American Institute of Mathematical Sciences

July  2017, 16(4): 1169-1188. doi: 10.3934/cpaa.2017057

Existence, nonexistence and uniqueness of positive solutions for nonlinear eigenvalue problems

 1 Department of Engineering, University of Messina, Messina, 98166, Italy 2 Department DICEAM, University of Reggio Calabria, Reggio Calabria, 89122, Italy 3 Department of Mathematics, National Technical University, Zografou Campus, Athens 15780, Greece

* Corresponding author: P. Candito

Received  May 2016 Revised  February 2017 Published  April 2017

Fund Project: The authors have been supported by the Gruppo Nazionale per l'Analisi Matematica, la Probabilità e le loro Applicazioni (GNAMPA) of the Istituto Nazionale di Alta Matematica (INdAM)
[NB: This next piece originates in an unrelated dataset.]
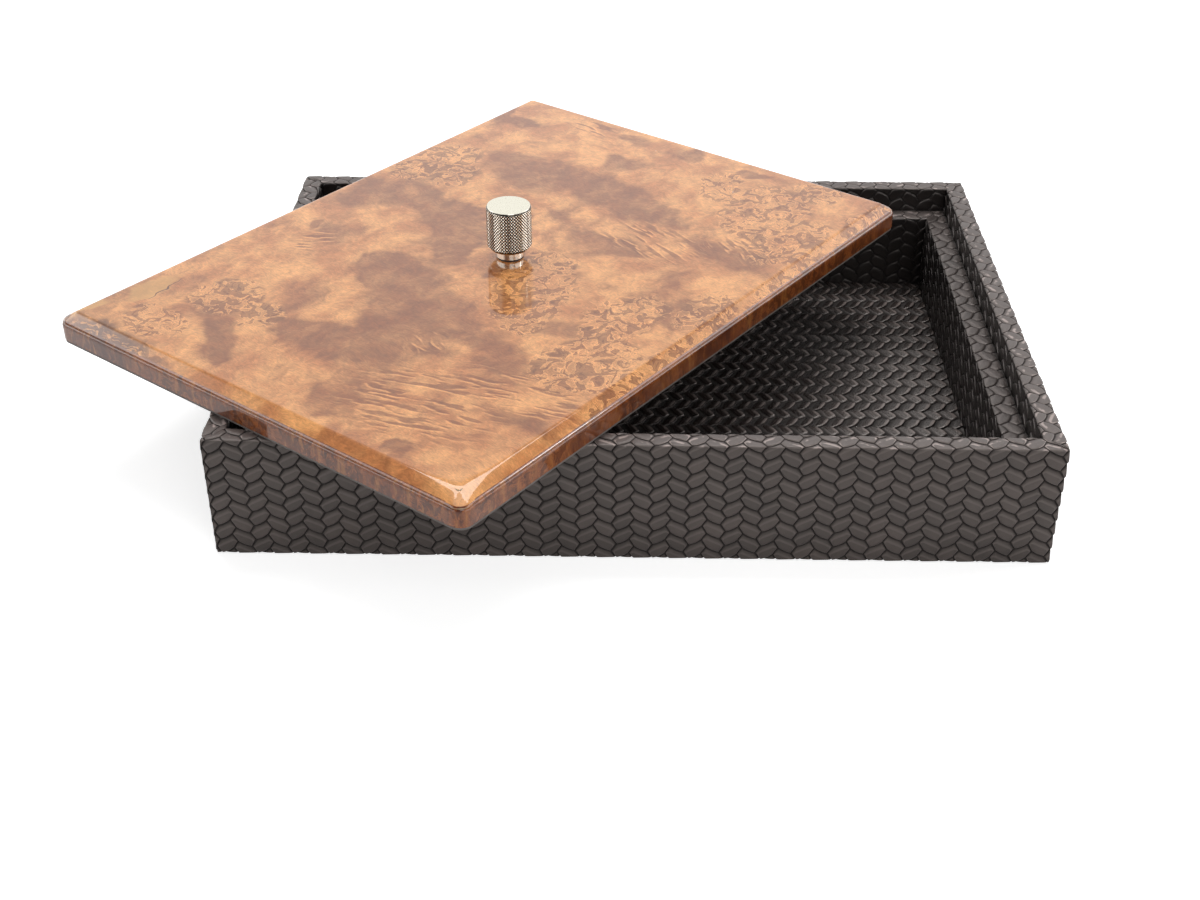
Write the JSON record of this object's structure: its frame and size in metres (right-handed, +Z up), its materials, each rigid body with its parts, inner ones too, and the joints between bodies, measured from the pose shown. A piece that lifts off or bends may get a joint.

We study the existence of positive solutions for perturbations of the classical eigenvalue problem for the Dirichlet $p-$Laplacian. We consider three cases. In the first the perturbation is $(p-1)-$sublinear near $+\infty$, while in the second the perturbation is $(p-1)-$superlinear near $+\infty$ and in the third we do not require asymptotic condition at $+\infty$. Using variational methods together with truncation and comparison techniques, we show that for $\lambda\in (0, \widehat{\lambda}_1)$ -$\lambda>0$ is the parameter and $\widehat{\lambda}_1$ being the principal eigenvalue of $\left(-\Delta_p, W^{1, p}_0(\Omega)\right)$ -we have positive solutions, while for $\lambda\geq \widehat{\lambda}_1$, no positive solutions exist. In the "sublinear case" the positive solution is unique under a suitable monotonicity condition, while in the "superlinear case" we produce the existence of a smallest positive solution. Finally, we point out an existence result of a positive solution without requiring asymptotic condition at $+\infty$, provided that the perturbation is damped by a parameter.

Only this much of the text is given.